GIVEN PROBLEM:
Write the listing out again, all of it, word for word.

DATASET EXTRACT:
━━━━

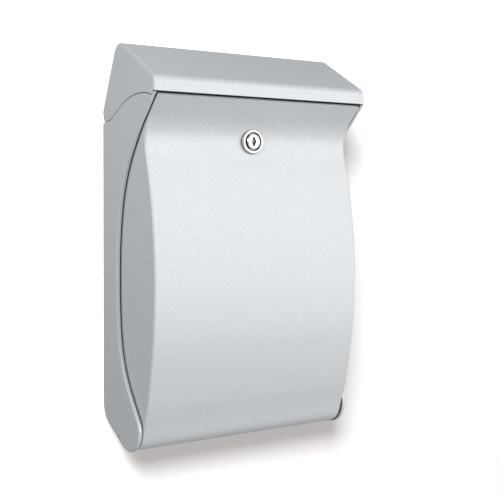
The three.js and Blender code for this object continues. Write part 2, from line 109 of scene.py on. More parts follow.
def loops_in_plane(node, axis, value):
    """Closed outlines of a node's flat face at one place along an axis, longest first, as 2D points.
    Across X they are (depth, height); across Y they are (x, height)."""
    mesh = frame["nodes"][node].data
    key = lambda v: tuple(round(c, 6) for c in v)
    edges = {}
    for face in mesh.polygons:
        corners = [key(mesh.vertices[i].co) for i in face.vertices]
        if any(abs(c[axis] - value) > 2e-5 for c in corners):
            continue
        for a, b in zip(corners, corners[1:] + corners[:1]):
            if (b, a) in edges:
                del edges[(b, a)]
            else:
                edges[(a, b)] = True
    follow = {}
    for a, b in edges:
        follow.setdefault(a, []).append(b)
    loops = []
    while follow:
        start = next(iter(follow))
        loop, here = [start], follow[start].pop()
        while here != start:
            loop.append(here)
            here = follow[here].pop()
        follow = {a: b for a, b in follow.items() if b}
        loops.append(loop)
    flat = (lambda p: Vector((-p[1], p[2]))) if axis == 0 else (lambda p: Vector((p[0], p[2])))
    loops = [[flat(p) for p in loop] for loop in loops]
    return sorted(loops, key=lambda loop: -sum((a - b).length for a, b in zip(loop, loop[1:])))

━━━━

THE COMPLETED TASK:
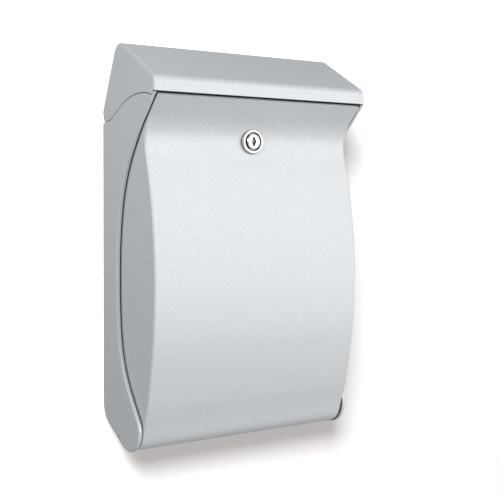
The three.js and Blender code for this object continues. Write part 2, from line 109 of scene.py on. More parts follow.
def loops_in_plane(node, axis, value):
    """Closed outlines of a node's flat face at one place along an axis, longest first, as 2D points.
    Across X they are (depth, height); across Y they are (x, height)."""
    mesh = frame["nodes"][node].data
    key = lambda v: tuple(round(c, 6) for c in v)
    edges = {}
    for face in mesh.polygons:
        corners = [key(mesh.vertices[i].co) for i in face.vertices]
        if any(abs(c[axis] - value) > 2e-5 for c in corners):
            continue
        for a, b in zip(corners, corners[1:] + corners[:1]):
            if (b, a) in edges:
                del edges[(b, a)]
            else:
                edges[(a, b)] = True
    follow = {}
    for a, b in edges:
        follow.setdefault(a, []).append(b)
    loops = []
    while follow:
        start = next(iter(follow))
        loop, here = [start], follow[start].pop()
        while here != start:
            loop.append(here)
            here = follow[here].pop()
        follow = {a: b for a, b in follow.items() if b}
        loops.append(loop)
    flat = (lambda p: Vector((-p[1], p[2]))) if axis == 0 else (lambda p: Vector((p[0], p[2])))
    loops = [[flat(p) for p in loop] for loop in loops]
    return sorted(loops, key=lambda loop: -sum((a - b).length for a, b in zip(loop, loop[1:])))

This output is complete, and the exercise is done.